Meanwhile in Syria

Who’s winning in Iowa? That’s the question of the moment. But it’s also pertinent to ask who’s winning in Syria.

The answer is the very bad guys. Which very bad guys? It depends on the part of Syria in question.

In the east, ISIS seems to be winning, happy talk from the administration notwithstanding. The Washington Post reports that ISIS is intensifying its siege against President Bashar al-Assad’s last stronghold in eastern Syria. That stronghold is the city of Deir al-Zour, where an estimated 200,000 people are said to be running out of food and medicine.

Deir al-Zour is the capital of an oil-producing province, most of which is already controlled by ISIS, according to the Post. In the city itself, ISIS has taken control of the arms depot, and the Assad government is not expected to resist ISIS’s push for much longer, again according to the Post.

One might have thought that Russia would help the government defend this oil-producing region of Syria against ISIS. But Russia is concentrating its efforts on other groups opposing the Assad regime, not ISIS.

This brings us to Western Syria. There, the Washington Post tells us, Russian air strikes have helped the Assad regime inflict a significant defeat on Western-backed rebels:

After a month-long offensive backed by Russian warplanes, government forces and allied ­militias reclaimed control of the town of Sheikh Miskeen, strategically located at a crossroads commanding a southern supply route between the Jordanian border and the Syrian capital, Damascus.

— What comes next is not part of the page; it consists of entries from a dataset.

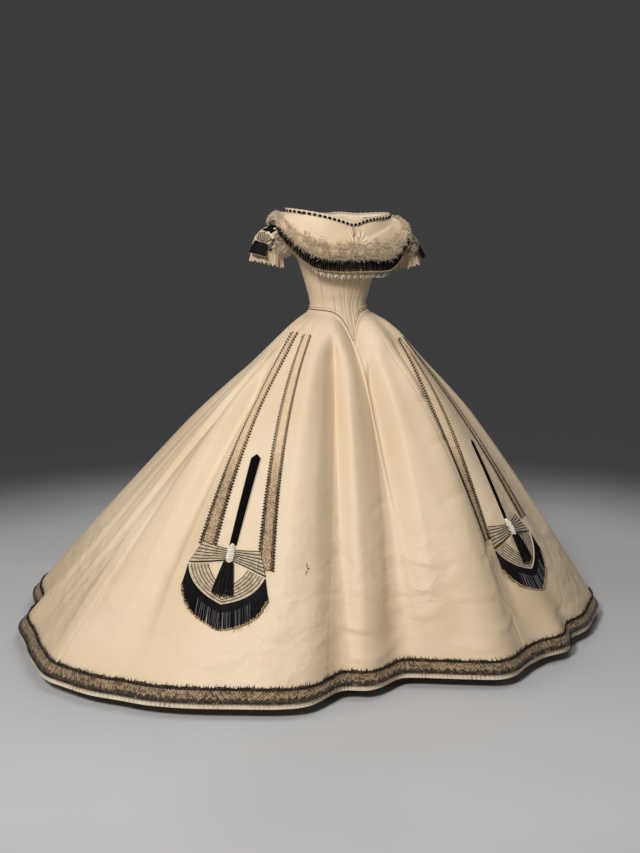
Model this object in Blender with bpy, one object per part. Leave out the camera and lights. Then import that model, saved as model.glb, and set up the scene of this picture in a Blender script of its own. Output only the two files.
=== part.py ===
"""An off-the-shoulder silk ball gown of the 1860s, in its worn, hollow form.

Units are metres and +Z is up. The origin is the centre of the waist. The wearer's front faces -Y
and the wearer's left side is +X. An angle round the body is 0 at the front and 90 at the wearer's left.
"""

import math

import bpy
import numpy as np

# Heights, measured from the waist.
HEM_Z = -0.976
PLEATING_Z = -0.990
LACE_TOP_Z = -0.946
UNDERARM_Z = 0.180
WAIST_ROW_Z = 0.004

# Thicknesses and clearances.
SILK = 0.0020
TRIM = 0.0014
SEAM = 0.0003
LAYER = 0.0005
UNDER_BASQUE = 0.0013

# The basque's lower edge: nearly level at the sides, with a long point in front and a short one behind.
BASQUE_LEVEL = 0.011
FRONT_POINT = 0.092
FRONT_POINT_SPREAD = 12.0
BACK_POINT = 0.030
BACK_POINT_SPREAD = 20.0

# Half widths of the bodice at each height: to the side, to the front and to the back.
# Columns: height, side, front, back.
BODICE = (
    (-0.120, 0.100, 0.129, 0.096),
    (-0.050, 0.093, 0.101, 0.084),
    (0.004, 0.089, 0.079, 0.075),
    (0.055, 0.101, 0.091, 0.079),
    (0.105, 0.117, 0.107, 0.084),
    (0.150, 0.134, 0.119, 0.089),
    (0.180, 0.147, 0.121, 0.093),
    (0.240, 0.158, 0.117, 0.096),
    (0.300, 0.161, 0.112, 0.097),
)
BUST_ANGLE = 30.0
BUST_SPREAD = 18.0
BUST_Z = 0.190
BUST_HEIGHT = 0.050
BUST_FULLNESS = 0.010

# The neckline and the bertha's lower edge, for one side. The wearer's left hangs lower by SHOULDER_SLIP.
# Columns: angle, radius, height.
NECK = (
    (0, 0.1200, 0.250),
    (20, 0.1235, 0.262),
    (45, 0.1370, 0.277),
    (70, 0.1585, 0.288),
    (90, 0.1670, 0.292),
    (115, 0.1520, 0.291),
    (145, 0.1180, 0.284),
    (180, 0.1060, 0.276),
)
BERTHA_EDGE = (
    (0, 0.1460, 0.142),
    (25, 0.1500, 0.143),
    (45, 0.1660, 0.153),
    (60, 0.1880, 0.182),
    (72, 0.2170, 0.230),
    (90, 0.1980, 0.264),
    (108, 0.2060, 0.248),
    (135, 0.1720, 0.206),
    (160, 0.1420, 0.188),
    (180, 0.1360, 0.184),
)
SHOULDER_SLIP = 0.014
NECK_BAND_HEIGHT = 0.010
BERTHA_BULGE = 0.009
BERTHA_PLEAT_DEPTH = 0.0035
BERTHA_PLEATS = 4
BERTHA_STRAP_WIDTH = 0.013

# The skirt's hem, as the distance from the waist's axis at each angle. It is longest behind.
# Columns: angle, radius.
HEM = (
    (-180, 1.100), (-160, 1.090), (-140, 1.060), (-120, 1.010), (-100, 0.985), (-85, 0.995),
    (-70, 0.990), (-60, 0.965), (-52, 0.915), (-44, 0.875), (-33, 0.820), (-28, 0.790),
    (-23, 0.715), (-16, 0.688), (-7, 0.642), (0, 0.648), (8, 0.700), (14, 0.738),
    (24, 0.745), (31, 0.748), (38, 0.756), (46, 0.768), (56, 0.797), (70, 0.825),
    (85, 0.860), (100, 0.910), (120, 0.985), (140, 1.050), (160, 1.085), (180, 1.100),
)
SPREAD_POWER = 0.80
SPREAD_POWER_RIGHT = 0.93
SKIRT_STEP = 5.0
SKIRT_ROWS = (0.05, 0.11, 0.19, 0.29, 0.41, 0.54, 0.67, 0.79, 0.89)
PUFF = 0.009
EDGE_DROP = 0.010
EDGE_DROP_LIMIT = 3.0

# Each large fold: its angle at the waist and at the hem, its half width in degrees, its height
# (below zero for a hollow), and the shares of the skirt's length where it starts, is full and ends.
# Columns: top, hem, width, height, start, full, hem share.
FOLDS = (
    (-170, -172, 6.0, 0.028, 0.10, 0.45, 1.0),
    (-160, -163, 5.0, -0.026, 0.08, 0.35, 0.8),
    (-148, -150, 6.0, 0.030, 0.10, 0.45, 1.0),
    (-136, -139, 5.0, -0.030, 0.08, 0.30, 0.8),
    (-122, -126, 6.0, 0.026, 0.10, 0.40, 1.0),
    (-108, -113, 5.0, -0.030, 0.08, 0.30, 0.8),
    (-94, -101, 5.5, 0.020, 0.10, 0.40, 0.6),
    (-80, -91, 5.5, -0.045, 0.08, 0.26, 0.15),
    (-75, -76, 4.5, 0.018, 0.08, 0.26, 0.8),
    (-70, -60, 4.5, -0.036, 0.10, 0.28, 0.4),
    (-56, -52, 7.0, 0.012, 0.08, 0.30, 0.5),
    (-41, -32, 6.0, 0.026, 0.03, 0.14, 0.5),
    (-29, -22, 4.5, -0.034, 0.02, 0.12, 0.6),
    (-12, -15, 6.0, 0.014, 0.04, 0.15, 0.6),
    (10, -7, 5.0, -0.030, 0.04, 0.15, 0.7),
    (33, 15, 6.0, 0.026, 0.04, 0.20, 0.7),
    (43, 25, 4.5, -0.022, 0.05, 0.20, 0.5),
    (54, 38, 5.5, 0.006, 0.08, 0.30, 0.4),
    (31, 31, 4.0, -0.012, 0.84, 0.99, 1.0),
    (38, 38, 4.0, 0.012, 0.84, 0.99, 1.0),
    (47, 47, 4.5, -0.018, 0.84, 0.99, 1.0),
    (74, 70, 6.0, 0.020, 0.10, 0.35, 1.0),
    (86, 84, 5.0, -0.028, 0.08, 0.30, 0.8),
    (99, 98, 6.0, 0.024, 0.10, 0.40, 1.0),
    (112, 112, 5.0, -0.030, 0.08, 0.30, 0.8),
    (126, 127, 6.0, 0.028, 0.10, 0.40, 1.0),
    (139, 140, 5.0, -0.028, 0.08, 0.35, 0.8),
    (151, 152, 6.0, 0.030, 0.10, 0.45, 1.0),
    (163, 165, 5.0, -0.026, 0.08, 0.35, 0.8),
    (174, 176, 5.0, 0.020, 0.10, 0.45, 1.0),
)
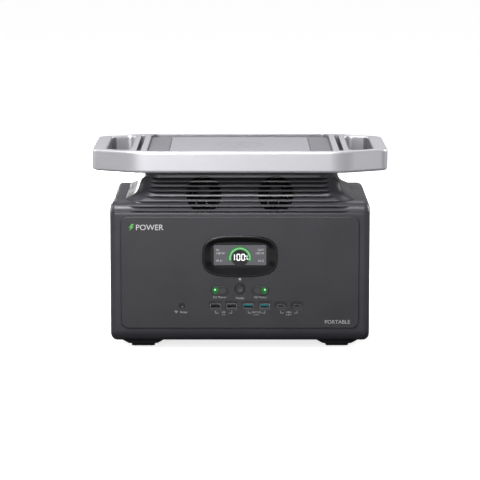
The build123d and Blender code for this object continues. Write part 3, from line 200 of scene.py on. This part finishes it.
def moulded(
    name, colour, roughness, grain=1500.0, depth=0.25, specular=0.5, edge_wear_and_highlight=1.35, groove=0.0
):
    """Moulded plastic with a spark-eroded grain, faint mottling, polished edges painted
    brighter and grooves painted darker.

    grain is the grain's fineness and depth its strength; wear is how much brighter
    the edges are painted, partly as worn edges and partly as a painted highlight, and
    groove how much duller and darker the grooves are, than the open faces; the
    darkening in the grooves is painted shade.
    """
    s = Shader(name)
    mottle = s.noise(22.0, 4.0)
    fine = s.noise(grain, 2.0, 0.6)
    cells = s.voronoi(grain * 0.6)
    tone = s.mix(s.spread(mottle, 0.0, 1.0), shade(colour, 0.93), shade(colour, 1.07))
    soft = s.soft_normal()
    edge = s.edges(soft)
    # Edges painted brighter: partly worn edges, partly a painted highlight on the louvre lips and
    # bevels.
    tone = s.mix(s.math("MULTIPLY", edge, 0.5), tone, shade(colour, edge_wear_and_highlight))
    speck = s.spread(fine, -0.04, 0.04)
    rough = s.math("ADD", s.spread(mottle, roughness - 0.04, roughness + 0.04), speck)
    # Painted shade: grooves painted darker, and made rougher, where the ambient-occlusion mask
    # finds them deep.
    if groove > 0:
        groove_shade_and_dull = s.math("MULTIPLY", s.hollows(GROOVE_REACH), groove)
        tone = s.mix(groove_shade_and_dull, tone, shade(colour, GROOVE_PAINTED_SHADE))
        rough = s.math("ADD", rough, s.math("MULTIPLY", groove_shade_and_dull, GROOVE_DULL))
    rough = s.math("SUBTRACT", rough, s.math("MULTIPLY", edge, 0.06))
    height = s.math("ADD", fine, s.math("MULTIPLY", cells, 0.6))
    s.set(Base_Color=tone, Roughness=rough, Normal=s.bump(height, depth, 0.00012, soft))
    s.set(Specular_IOR_Level=specular)
    return s.material


WELL_MARGIN = 5.0 * MM
WELL_DEPTH_MARGIN = 16.0 * MM
GRIP_OUTER_X = 193.0 * MM
GRIP_HALF_Y = 84.0 * MM
SLOT_REACH = 12.0 * MM
WELL_DROP = 0.4 * MM
GRIP_DROP = 2.5 * MM
RECESS_PAINTED_SHADE = 0.36


def painted_silver(name, colour, roughness):
    """Silver paint: metal flake under a satin coat, orange peel, and paler edges.

    The tray's well, its slots and the walls of its handle openings are masked off and
    painted darker: painted shade in these recesses.
    """
    s = Shader(name)
    flake = s.noise(4200.0, 2.0, 0.7)
    peel = s.noise(260.0, 2.0, 0.5)
    drift = s.noise(9.0, 2.0)
    tone = s.mix(s.spread(flake, 0.0, 1.0), shade(colour, 0.95), shade(colour, 1.05))
    tone = s.mix(s.spread(drift, 0.0, 0.25), tone, shade(colour, 0.94))
    soft = s.soft_normal()
    tone = s.mix(s.math("MULTIPLY", s.edges(soft), 0.35), tone, shade(colour, 1.2))
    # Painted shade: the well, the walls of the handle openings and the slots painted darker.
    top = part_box("tray_frame")[1].z
    well_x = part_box("floor_strips")[1].x + WELL_MARGIN
    well_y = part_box("charging_mat")[1].y + WELL_DEPTH_MARGIN
    well = s.inside(well_x, well_y, top - WELL_DROP)
    grips = s.inside(GRIP_OUTER_X, GRIP_HALF_Y, top - GRIP_DROP)
    recess_shade = s.math("MAXIMUM", s.math("MAXIMUM", well, grips), s.hollows(SLOT_REACH))
    tone = s.mix(recess_shade, tone, shade(colour, RECESS_PAINTED_SHADE))
    rough = s.spread(drift, roughness - 0.03, roughness + 0.03)
    rough = s.math("ADD", rough, s.spread(flake, -0.03, 0.03))
    height = s.math("ADD", peel, s.math("MULTIPLY", flake, 0.15))
    s.set(Base_Color=tone, Roughness=rough, Normal=s.bump(height, 0.10, 0.0001, soft))
    s.set(Metallic=0.6, Coat_Weight=0.15, Coat_Roughness=0.3)
    return s.material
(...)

It was the latest in a string of defeats inflicted on rebel fighters in recent weeks, as Assad loyalists finally start to capitalize on nearly four months of intense Russian airstrikes that have mostly targeted the anti-Assad rebellion.

An ISIS caliphate in the east; a brutal Russia-Iran proxy regime in the west; 250,000 Syrians dead (so far); an unparalleled refugee crisis in Europe. These are the fruits of President Obama’s Syria policy.